3) “The Last Goodbye”
“I can’t survive on a half-hearted love that will never be whole,” é um dos versos mais pungentes da emocionante “The Last Goodbye”, o quarto e último single de Blood Pressures. É uma épica canção sobre ter o coração partido e se despedir de um amor que nunca será concretizado. Cada nota e cada trecho desta música deixam isso bem claro ao ouvinte e não permitem que ninguém fuja de toda a sua maestria. Seu videoclipe, numa abordagem elegantemente simples, exibe toda a intensidade da canção. Se passa numa antiga cabine fotográfica, onde Mosshart transmite, de uma forma intimista, todo um sofrimento acumulado. Marcou o aniversário de dez anos da banda e também o último lançamento do The Kills por alguns anos. “Suas músicas são como uma explosão de como ela se sente num determinado momento.
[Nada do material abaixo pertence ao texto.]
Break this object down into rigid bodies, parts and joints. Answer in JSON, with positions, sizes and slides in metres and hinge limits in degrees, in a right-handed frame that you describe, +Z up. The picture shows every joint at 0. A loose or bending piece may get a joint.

Algumas te fazem querer chorar e outras são descartáveis. Ela não tem medo de mostrar tudo o que vem dela,” afirmou Hince sobre as composições da parceira.
2) “Siberian Nights”
Nos anos que seguiram o lançamento de Blood Pressures, vários eventos ditariam um novo rumo ao The Kills. Jamie sinistramente esmagou seu dedo médio com a porta de um carro (perdendo o movimento neste dedo e, consequentemente, sua habilidade de tocar guitarra como antes), passou por diversas cirurgias, um transplante de tendão, meses de fisioterapia, teve que reaprender a tocar e viu seu casamento com Kate Moss chegar ao fim. Enquanto isso, Alison mudou-se para Nashville, descobriu um novo interesse na pintura, apaixonou-se por carros velozes e lançou um terceiro álbum com o The Dead Weather, Dodge and Burn. Foi quando o guitarrista viu que precisava retomar de onde parou. Num frenesi de inspiração, embarcou num Expresso Transiberiano e cruzou diversos quilômetros e fusos horários. “Eu pensei que seria o ambiente perfeito para ficar sozinho e começar este disco numa página em branco. Trens aparecem bastante na literatura e no rock n’roll e eles podem ser uma louca metáfora para tantas coisas.” Nessa linha surgiu a aterrorizante “Siberian Nights” e o quinto disco da banda, Ash & Ice (2016). “Won’t you help me get through these Siberian nights?/You know it’s hard for me to be alone/Tomorrow we’ll go back to our sides/But tonight I need some warmth.”
1) “Doing It To Death”
Por fim chegamos a “Doing It To Death”, a primeira aposta de Ash & Ice, que também é uma bela e poderosa afirmação sobre a intenção de um grupo que até então deixava dúvidas sobre seu paradeiro e longevidade. A música abre espaço para um revigorante álbum – que mostra uma banda em claro processo de reinvenção, com reflexos do passado (“Impossible Tracks”) e belas nuances criadas pelas novas limitações físicas da banda (“Echo Home”, que ganhou seu próprio EP). Seu clipe mostra a dupla marchando junto de uma multidão de dançarinos num cemitério, porém a banda aparenta estar bem viva e pronta para trilhar o longo caminho que ainda tem pela frente. Fica evidente que Jamie e Alison continuarão tirando a sorte grande, noite após noite, e fazendo isso até a morte.